# PROVIDED MATERIAL
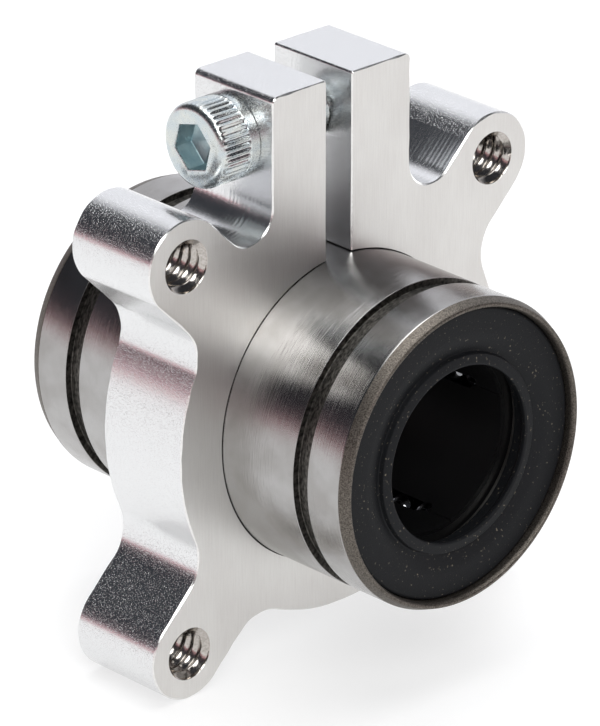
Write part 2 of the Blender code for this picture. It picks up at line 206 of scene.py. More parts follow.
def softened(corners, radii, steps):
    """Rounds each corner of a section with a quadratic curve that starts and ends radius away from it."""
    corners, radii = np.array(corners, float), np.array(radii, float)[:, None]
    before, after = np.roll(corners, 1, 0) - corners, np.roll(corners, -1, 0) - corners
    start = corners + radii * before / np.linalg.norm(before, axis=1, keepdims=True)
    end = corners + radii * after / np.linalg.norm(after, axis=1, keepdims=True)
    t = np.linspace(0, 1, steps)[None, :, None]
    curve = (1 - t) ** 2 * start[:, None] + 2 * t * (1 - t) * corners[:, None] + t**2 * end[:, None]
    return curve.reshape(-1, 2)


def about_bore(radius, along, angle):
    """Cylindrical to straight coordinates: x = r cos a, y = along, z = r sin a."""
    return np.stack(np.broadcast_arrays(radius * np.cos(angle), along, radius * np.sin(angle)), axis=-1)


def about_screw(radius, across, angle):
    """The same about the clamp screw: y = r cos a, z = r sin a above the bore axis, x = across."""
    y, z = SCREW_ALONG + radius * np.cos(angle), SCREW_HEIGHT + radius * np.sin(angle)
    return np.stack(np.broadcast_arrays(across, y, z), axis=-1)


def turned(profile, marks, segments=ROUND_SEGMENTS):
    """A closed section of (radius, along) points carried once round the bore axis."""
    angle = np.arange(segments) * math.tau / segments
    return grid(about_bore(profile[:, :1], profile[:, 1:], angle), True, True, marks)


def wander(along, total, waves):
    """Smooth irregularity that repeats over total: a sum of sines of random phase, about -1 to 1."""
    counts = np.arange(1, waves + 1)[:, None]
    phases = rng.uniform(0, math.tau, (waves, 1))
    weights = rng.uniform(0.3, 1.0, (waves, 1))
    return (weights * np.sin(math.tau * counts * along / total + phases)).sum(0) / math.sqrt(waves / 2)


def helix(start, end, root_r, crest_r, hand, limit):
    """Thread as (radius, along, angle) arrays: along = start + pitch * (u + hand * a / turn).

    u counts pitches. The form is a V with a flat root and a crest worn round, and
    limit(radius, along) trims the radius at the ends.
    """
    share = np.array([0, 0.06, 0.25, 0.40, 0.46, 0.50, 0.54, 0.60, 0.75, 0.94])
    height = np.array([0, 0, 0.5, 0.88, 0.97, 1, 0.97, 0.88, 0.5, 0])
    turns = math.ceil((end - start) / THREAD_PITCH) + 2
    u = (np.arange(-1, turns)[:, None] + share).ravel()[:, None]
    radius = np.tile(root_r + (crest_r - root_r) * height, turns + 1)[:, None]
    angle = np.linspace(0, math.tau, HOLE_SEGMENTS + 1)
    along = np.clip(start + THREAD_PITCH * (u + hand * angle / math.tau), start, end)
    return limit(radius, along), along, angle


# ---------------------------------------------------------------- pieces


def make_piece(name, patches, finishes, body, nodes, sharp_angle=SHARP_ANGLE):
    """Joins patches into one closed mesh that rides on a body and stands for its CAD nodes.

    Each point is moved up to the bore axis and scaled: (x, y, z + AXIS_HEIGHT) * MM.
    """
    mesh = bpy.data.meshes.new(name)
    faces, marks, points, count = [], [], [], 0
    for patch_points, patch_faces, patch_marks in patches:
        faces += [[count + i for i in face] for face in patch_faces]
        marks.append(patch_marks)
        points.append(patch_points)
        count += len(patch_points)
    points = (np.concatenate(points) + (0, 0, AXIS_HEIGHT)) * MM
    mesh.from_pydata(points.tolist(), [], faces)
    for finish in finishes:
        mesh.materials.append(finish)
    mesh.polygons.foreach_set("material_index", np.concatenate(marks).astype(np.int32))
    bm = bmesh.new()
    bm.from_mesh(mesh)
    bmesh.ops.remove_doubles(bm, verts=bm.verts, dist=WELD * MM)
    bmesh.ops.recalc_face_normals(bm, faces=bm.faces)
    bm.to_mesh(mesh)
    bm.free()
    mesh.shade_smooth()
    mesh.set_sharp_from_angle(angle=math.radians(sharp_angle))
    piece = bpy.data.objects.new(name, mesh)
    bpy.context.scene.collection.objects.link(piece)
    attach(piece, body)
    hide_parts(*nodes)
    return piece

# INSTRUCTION
Lines from the beginning of the data above through the line containing "return np.stack(np.broadcast_arrays(across, y, z), axis=-1)" are to be returned exactly, and no others.

# EXERCISE RESPONSE
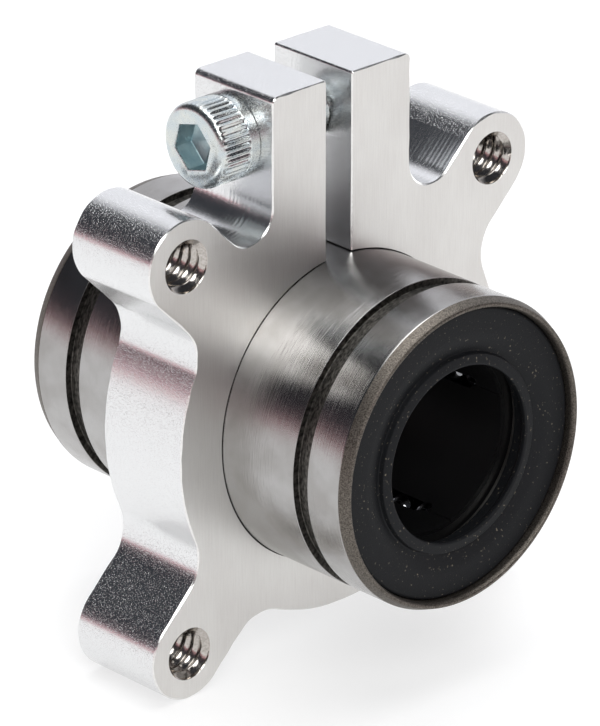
Write part 2 of the Blender code for this picture. It picks up at line 206 of scene.py. More parts follow.
def softened(corners, radii, steps):
    """Rounds each corner of a section with a quadratic curve that starts and ends radius away from it."""
    corners, radii = np.array(corners, float), np.array(radii, float)[:, None]
    before, after = np.roll(corners, 1, 0) - corners, np.roll(corners, -1, 0) - corners
    start = corners + radii * before / np.linalg.norm(before, axis=1, keepdims=True)
    end = corners + radii * after / np.linalg.norm(after, axis=1, keepdims=True)
    t = np.linspace(0, 1, steps)[None, :, None]
    curve = (1 - t) ** 2 * start[:, None] + 2 * t * (1 - t) * corners[:, None] + t**2 * end[:, None]
    return curve.reshape(-1, 2)


def about_bore(radius, along, angle):
    """Cylindrical to straight coordinates: x = r cos a, y = along, z = r sin a."""
    return np.stack(np.broadcast_arrays(radius * np.cos(angle), along, radius * np.sin(angle)), axis=-1)


def about_screw(radius, across, angle):
    """The same about the clamp screw: y = r cos a, z = r sin a above the bore axis, x = across."""
    y, z = SCREW_ALONG + radius * np.cos(angle), SCREW_HEIGHT + radius * np.sin(angle)
    return np.stack(np.broadcast_arrays(across, y, z), axis=-1)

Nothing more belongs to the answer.